89.L'infraction pénale est constituée, même si la procédure suivie pour la saisie comporte des irrégularités susceptibles d'en faire prononcer la nullité (Cass. crim. 8 novembre 1894 et 18 juillet 1895 : DP 96, 1, 55. - 18 avril 1961, Bull. crim. n° 209).
90.Le tiers acquéreur des meubles saisis qui ignorait la saisie et qui a donc acheté de bonne foi est protégé par les dispositions de l'article 2279 du Code civil. Les créanciers saisissants et opposants ne pourront pas agir contre le tiers acquéreur, mais seulement poursuivre le débiteur saisi en dommages et intérêts lors de sa citation devant la juridiction pénale en détournement d'objets saisis.

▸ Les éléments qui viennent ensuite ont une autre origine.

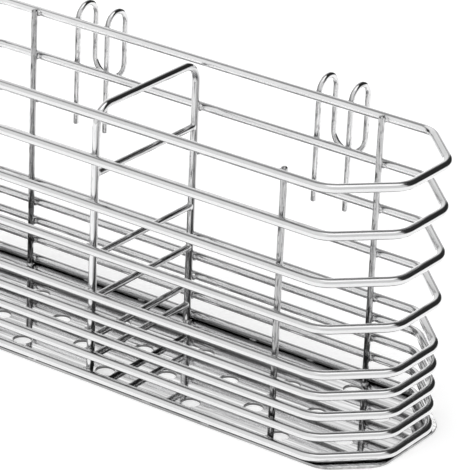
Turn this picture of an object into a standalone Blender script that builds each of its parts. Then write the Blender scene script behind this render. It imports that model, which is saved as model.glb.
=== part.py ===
"""Cutlery drainer: a welded wire basket over a punched base plate.

Nine closed rings of thick wire are stacked over the plate, wide apart at the
top and close together at the bottom. Four uprights and a divider tie them
together from inside, and two double hooks are welded behind them, so that the
drainer hangs on a rail or stands on its plate. Lengths are in metres, +Z is
up and +Y is the back. The origin is under the middle of the whole footprint.
"""

import math

import bpy
from mathutils import Vector

# Rings, measured on the wire's centre line
RING_LENGTH = 0.2772
RING_DEPTH = 0.0779
RING_CHAMFER = 0.0230
RING_BEND = 0.0125
RING_WIRE = 0.0040
WIDE_PITCH = 0.0207
WIDE_GAPS = 4
CLOSE_PITCH = 0.00943
CLOSE_GAPS = 4

# Weld clearance between any two pieces that are welded where they cross
WELD_GAP = 0.0003

# Base plate, with the drain holes in staggered columns, pitched by shares of its length and depth
PLATE_THICKNESS = 0.0012
PLATE_LENGTH = 0.2791
PLATE_DEPTH = 0.0794
PLATE_CHAMFER = 0.0182
PLATE_BEND = 0.0130
HOLE_DIAMETER = 0.0080
HOLE_COLUMN_SHARE = 0.0824
HOLE_ROW_SHARE = 0.3463
HOLE_COLUMNS_EACH_SIDE = 5
HOLE_ROWS = 3

# Uprights, inside the rings near both ends
UPRIGHT_WIRE = 0.0028
UPRIGHT_SPREAD = 0.1854

# Divider: an upturned U of wire with cross wires between its legs
DIVIDER_WIRE = 0.0035
DIVIDER_OFFSET = -0.0026
DIVIDER_RISE = 0.0007
DIVIDER_BEND = 0.0085
RUNG_WIRE = 0.0030
RUNG_DROP_SHARES = (0.241, 0.554, 0.719, 0.873, 0.952)

# Hooks: one wire makes two arches, joined behind by a sideways U
HOOK_WIRE = 0.0025
HOOK_SPREAD = 0.1297
HOOK_OFFSET = -0.0005
HOOK_LEG_SPACING = 0.0164
HOOK_THROAT = 0.0104
HOOK_RISE = 0.0061
HOOK_FRONT_DROP = 0.0498
HOOK_REAR_DROP = 0.0286

# Facets: sides round a wire, steps in a bend, and sides of a hole
WIRE_BEVEL_STEPS = 2
RING_BEND_STEPS = 4
DIVIDER_BEND_STEPS = 6
HOOK_BEND_STEPS = 10
HOLE_SIDES = 16

# Sizes that follow from the ones above
HOLE_COLUMN_PITCH = PLATE_LENGTH * HOLE_COLUMN_SHARE
HOLE_ROW_PITCH = PLATE_DEPTH * HOLE_ROW_SHARE
HOOK_ARCH = (HOOK_THROAT + HOOK_WIRE) / 2
HOOK_U = HOOK_LEG_SPACING / 2
BASE_LEVEL = PLATE_THICKNESS + WELD_GAP + RING_WIRE / 2
STACK_HEIGHT = CLOSE_GAPS * CLOSE_PITCH + WIDE_GAPS * WIDE_PITCH
TOP_LEVEL = BASE_LEVEL + STACK_HEIGHT
STUD_FOOT = PLATE_THICKNESS + WELD_GAP
HOOK_FRONT_Y = RING_DEPTH / 2 + RING_WIRE / 2 + WELD_GAP + HOOK_WIRE / 2
HOOK_REAR_Y = HOOK_FRONT_Y + 2 * HOOK_ARCH
FRONT_REACH = RING_DEPTH / 2 + RING_WIRE / 2
REAR_REACH = HOOK_REAR_Y + HOOK_WIRE / 2
MIDDLE_Y = (FRONT_REACH - REAR_REACH) / 2

# Finish of each kind of piece: colour, roughness
RING_FINISH = ((0.60, 0.60, 0.604), 0.15)
UPRIGHT_FINISH = ((0.56, 0.56, 0.563), 0.18)
DIVIDER_FINISH = ((0.60, 0.60, 0.604), 0.12)
RUNG_FINISH = ((0.52, 0.52, 0.523), 0.10)
HOOK_FINISH = ((0.62, 0.62, 0.624), 0.14)
PLATE_FINISH = ((0.60, 0.60, 0.603), 0.10)


def clear_scene():
    for obj in list(bpy.data.objects):
        bpy.data.objects.remove(obj, do_unlink=True)


def steel(name, finish):
    """Bare polished metal."""
    colour, roughness = finish
    material = bpy.data.materials.new(name)
    material.use_nodes = True
    shader = material.node_tree.nodes["Principled BSDF"]
    shader.inputs["Base Color"].default_value = (*colour, 1)
    shader.inputs["Roughness"].default_value = roughness
    shader.inputs["Metallic"].default_value = 1
    material.diffuse_color = (*colour, 1)
    return material


def arc(centre, across, along, radius, start, end, steps):
    """Points on an arc, its angles measured from the across direction to the along one."""
    points = []
    for step in range(steps + 1):
        angle = start + (end - start) * step / steps
        points.append(centre + radius * (math.cos(angle) * across + math.sin(angle) * along))
    return points


def bent(corners, radius, steps, closed):
    """A run of straight lines through the corners, with each inner corner bent to the radius."""
    points = []
    for index, corner in enumerate(corners):
        if not closed and index in (0, len(corners) - 1):
            points.append(corner)
            continue
        back = (corners[index - 1] - corner).normalized()
        ahead = (corners[(index + 1) % len(corners)] - corner).normalized()
        half_angle = back.angle(ahead) / 2
        middle = (back + ahead).normalized()
        centre = corner + middle * (radius / math.sin(half_angle))
        sweep = math.pi / 2 - half_angle
        side = (ahead - middle * ahead.dot(middle)).normalized()
        points += arc(centre, -middle, side, radius, -sweep, sweep, steps)
    return points


def octagon(length, depth, chamfer, level):
    """Corners of a rectangle whose own corners are cut at 45 degrees, anticlockwise from above."""
    half_length = length / 2
    half_depth = depth / 2
    short_length = half_length - chamfer
    short_depth = half_depth - chamfer
    return [
        Vector((short_length, -half_depth, level)),
        Vector((half_length, -short_depth, level)),
        Vector((half_length, short_depth, level)),
        Vector((short_length, half_depth, level)),
        Vector((-short_length, half_depth, level)),
        Vector((-half_length, short_depth, level)),
        Vector((-half_length, -short_depth, level)),
        Vector((-short_length, -half_depth, level)),
    ]


class Drainer:
    """The collection and the empty that every piece belongs to."""

    def __init__(self, name):
        self.collection = bpy.data.collections.new(name)
        bpy.context.scene.collection.children.link(self.collection)
        self.root = bpy.data.objects.new(name + "_origin", None)
        self.root.location = (0, MIDDLE_Y, 0)
        self.collection.objects.link(self.root)

    def add(self, name, curve, material):
        curve.materials.append(material)
        obj = bpy.data.objects.new(name, curve)
        obj.parent = self.root
        self.collection.objects.link(obj)
        return obj

    def wire(self, name, points, diameter, material, closed=False):
        """A round wire along a run of points, with its ends closed."""
        curve = bpy.data.curves.new(name, "CURVE")
        curve.dimensions = "3D"
        curve.bevel_depth = diameter / 2
        curve.bevel_resolution = WIRE_BEVEL_STEPS
        curve.use_fill_caps = not closed
        add_spline(curve, points, closed)
        return self.add(name, curve, material)

    def sheet(self, name, outlines, thickness, material):
        """A flat sheet on the ground plane. The first outline is its edge and the others are holes."""
        curve = bpy.data.curves.new(name, "CURVE")
        curve.dimensions = "2D"
        curve.fill_mode = "BOTH"
        curve.extrude = thickness / 2
        for outline in outlines:
            add_spline(curve, outline, True)
        obj = self.add(name, curve, material)
        obj.location.z = thickness / 2
        return obj


def add_spline(curve, points, closed):
    spline = curve.splines.new("POLY")
    spline.points.add(len(points) - 1)
    for knot, point in zip(spline.points, points):
        knot.co = (*point, 1)
    spline.use_cyclic_u = closed
    spline.use_smooth = curve.dimensions == "3D"


def ring_levels():
    """Heights of the ring centres, from the top ring down."""
    levels = [TOP_LEVEL - WIDE_PITCH * gap for gap in range(WIDE_GAPS + 1)]
    levels += [levels[-1] - CLOSE_PITCH * (gap + 1) for gap in range(CLOSE_GAPS)]
    return levels


def ring_names():
    """The top ring, the wide spaced ones under it, the close spaced ones, and the one on the plate."""
    names = ["top_ring"]
    names += [f"side_ring_{gap + 1}" for gap in range(WIDE_GAPS)]
    names += [f"low_ring_{gap + 1}" for gap in range(CLOSE_GAPS - 1)]
    names.append("base_ring")
    return names


def add_rings(drainer):
    material = steel("ring_wire_steel", RING_FINISH)
    for name, level in zip(ring_names(), ring_levels()):
        corners = octagon(RING_LENGTH, RING_DEPTH, RING_CHAMFER, level)
        points = bent(corners, RING_BEND, RING_BEND_STEPS, True)
        drainer.wire(name, points, RING_WIRE, material, closed=True)


def inside_y(wire):
    """Distance from the basket's middle to the centre of a wire welded inside a long bar."""
    return (RING_DEPTH - RING_WIRE - wire) / 2 - WELD_GAP


def add_uprights(drainer):
    material = steel("upright_wire_steel", UPRIGHT_FINISH)
    top = TOP_LEVEL + RING_WIRE / 2
    y = inside_y(UPRIGHT_WIRE)
    x = UPRIGHT_SPREAD / 2
    places = {
        "upright_front_left": (-x, -y),
        "upright_front_right": (x, -y),
        "upright_back_left": (-x, y),
        "upright_back_right": (x, y),
    }
    for name, (across, along) in places.items():
        ends = [Vector((across, along, STUD_FOOT)), Vector((across, along, top))]
        drainer.wire(name, ends, UPRIGHT_WIRE, material)


def add_divider(drainer):
    material = steel("divider_frame_steel", DIVIDER_FINISH)
    y = inside_y(DIVIDER_WIRE)
    top = TOP_LEVEL + DIVIDER_RISE
    corners = [
        Vector((DIVIDER_OFFSET, -y, STUD_FOOT)),
        Vector((DIVIDER_OFFSET, -y, top)),
        Vector((DIVIDER_OFFSET, y, top)),
        Vector((DIVIDER_OFFSET, y, STUD_FOOT)),
    ]
    points = bent(corners, DIVIDER_BEND, DIVIDER_BEND_STEPS, False)
    drainer.wire("divider_frame", points, DIVIDER_WIRE, material)


def add_rungs(drainer):
    """Thin cross wires, butted between the divider's legs."""
    material = steel("rung_wire_steel", RUNG_FINISH)
    end = inside_y(DIVIDER_WIRE) - DIVIDER_WIRE / 2 - WELD_GAP
    for number, share in enumerate(RUNG_DROP_SHARES, start=1):
        level = TOP_LEVEL - STACK_HEIGHT * share
        ends = [Vector((DIVIDER_OFFSET, -end, level)), Vector((DIVIDER_OFFSET, end, level))]
        drainer.wire(f"divider_rung_{number}", ends, RUNG_WIRE, material)


def hook_points(middle):
    """Up the first leg, back over its arch, round the U behind, and forward over the second arch."""
    x_axis = Vector((1, 0, 0))
    y_axis = Vector((0, 1, 0))
    z_axis = Vector((0, 0, 1))
    left = middle - HOOK_U
    right = middle + HOOK_U
    arch_y = HOOK_FRONT_Y + HOOK_ARCH
    spring = TOP_LEVEL + HOOK_RISE - HOOK_ARCH
    foot = TOP_LEVEL - HOOK_FRONT_DROP
    u_level = TOP_LEVEL - HOOK_REAR_DROP + HOOK_U
    steps = HOOK_BEND_STEPS
    half_turn = math.pi
    turn = 2 * half_turn
    points = [Vector((left, HOOK_FRONT_Y, foot))]
    points += arc(Vector((left, arch_y, spring)), y_axis, z_axis, HOOK_ARCH, half_turn, 0, steps)
    points += arc(Vector((middle, HOOK_REAR_Y, u_level)), x_axis, z_axis, HOOK_U, half_turn, turn, steps)
    points += arc(Vector((right, arch_y, spring)), y_axis, z_axis, HOOK_ARCH, 0, half_turn, steps)
    points.append(Vector((right, HOOK_FRONT_Y, foot)))
    return points


def add_hooks(drainer):
    material = steel("hook_wire_steel", HOOK_FINISH)
    for name, side in (("hook_left", -1), ("hook_right", 1)):
        points = hook_points(HOOK_OFFSET + side * HOOK_SPREAD / 2)
        drainer.wire(name, points, HOOK_WIRE, material)


def drain_holes():
    """Columns of three holes alternate with columns of two, half a row pitch apart."""
    holes = []
    x_axis = Vector((1, 0, 0))
    y_axis = Vector((0, 1, 0))
    for column in range(-HOLE_COLUMNS_EACH_SIDE, HOLE_COLUMNS_EACH_SIDE + 1):
        rows = HOLE_ROWS - column % 2
        for row in range(rows):
            x = column * HOLE_COLUMN_PITCH
            y = (row - (rows - 1) / 2) * HOLE_ROW_PITCH
            turn = 2 * math.pi
            rim = arc(Vector((x, y, 0)), x_axis, y_axis, HOLE_DIAMETER / 2, 0, turn, HOLE_SIDES)
            holes.append(rim[:-1])
    return holes


def add_base_plate(drainer):
    material = steel("base_plate_steel", PLATE_FINISH)
    corners = octagon(PLATE_LENGTH, PLATE_DEPTH, PLATE_CHAMFER, 0)
    edge = bent(corners, PLATE_BEND, RING_BEND_STEPS, True)
    drainer.sheet("base_plate", [edge] + drain_holes(), PLATE_THICKNESS, material)


def main():
    clear_scene()
    drainer = Drainer("cutlery_drainer")
    add_base_plate(drainer)
    add_rings(drainer)
    add_uprights(drainer)
    add_divider(drainer)
    add_rungs(drainer)
    add_hooks(drainer)
    bpy.context.view_layer.update()


main()
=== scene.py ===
import math
import bpy
import numpy as np
from mathutils import Matrix, Vector
from mathutils.geometry import delaunay_2d_cdt


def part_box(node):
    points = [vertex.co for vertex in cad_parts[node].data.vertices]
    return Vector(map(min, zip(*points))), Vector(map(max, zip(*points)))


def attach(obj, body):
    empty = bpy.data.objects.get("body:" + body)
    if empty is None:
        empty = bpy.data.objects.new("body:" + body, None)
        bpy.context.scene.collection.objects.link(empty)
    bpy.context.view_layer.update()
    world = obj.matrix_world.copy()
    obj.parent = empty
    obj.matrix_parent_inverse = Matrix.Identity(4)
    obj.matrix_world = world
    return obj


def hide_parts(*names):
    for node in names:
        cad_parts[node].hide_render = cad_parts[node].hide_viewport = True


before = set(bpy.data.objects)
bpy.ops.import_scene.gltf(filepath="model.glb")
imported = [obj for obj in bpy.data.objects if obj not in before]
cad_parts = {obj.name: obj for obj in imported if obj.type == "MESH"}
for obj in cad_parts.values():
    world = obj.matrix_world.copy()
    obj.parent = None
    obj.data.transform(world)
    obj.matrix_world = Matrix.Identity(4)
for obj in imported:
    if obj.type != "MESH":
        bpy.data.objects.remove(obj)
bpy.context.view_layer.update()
scene = bpy.context.scene
scene.view_settings.view_transform = "Standard"
print("frame loaded,", len(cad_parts), "nodes")


def unit(vectors):
    # every row divided by its own length
    return vectors / np.linalg.norm(vectors, axis=-1, keepdims=True)


def middleOf(node):
    # centre of a CAD node's box, in metres
    low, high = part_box(node)
    return (np.array(low) + np.array(high)) / 2


def addNode(tree, kind, values=(), **settings):
    # one shader node, with plain settings and values for its sockets
    made = tree.nodes.new(kind)
    for key, value in settings.items():
        setattr(made, key, value)
    for socket, value in dict(values).items():
        made.inputs[socket].default_value = value
    return made


def feed(tree, value, socket):
    # joins another node's socket to this one, or writes a plain value into it
    if isinstance(value, bpy.types.NodeSocket):
        tree.links.new(value, socket)
    else:
        socket.default_value = value


def mathNode(tree, operation, *inputs):
    # a Math node whose inputs are sockets or plain numbers
    made = addNode(tree, "ShaderNodeMath", operation=operation)
    for place, value in enumerate(inputs):
        feed(tree, value, made.inputs[place])
    return made.outputs[0]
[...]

91.En revanche, le tiers acquéreur qui connaissait l'existence de la saisie est réputé de mauvaise foi, et peut être obligé à restituer les meubles acquis, sans pourvoir exiger la restitution par les créanciers saisissants et opposants du prix qu'il a payé au saisi, restitution qu'il ne pourrait même pas poursuivre contre le saisi en raison de l'irrecevabilité de son action en application de l'adage « nul ne peut se prévaloir de sa propre turpitude ».
92.Enfin et quelque soit la décision qui serait ultérieurement prise par l'Administration d'engager la procédure pénale de détournement d'objets saisis, l'officier ministériel, qui constate, au moyen d'un procès-verbal, ce délit, a l'obligation aux termes de l'article 40 du Code de procédure pénale d'en informer sans délai le procureur de la République en lui transmettant ledit procès-verbal.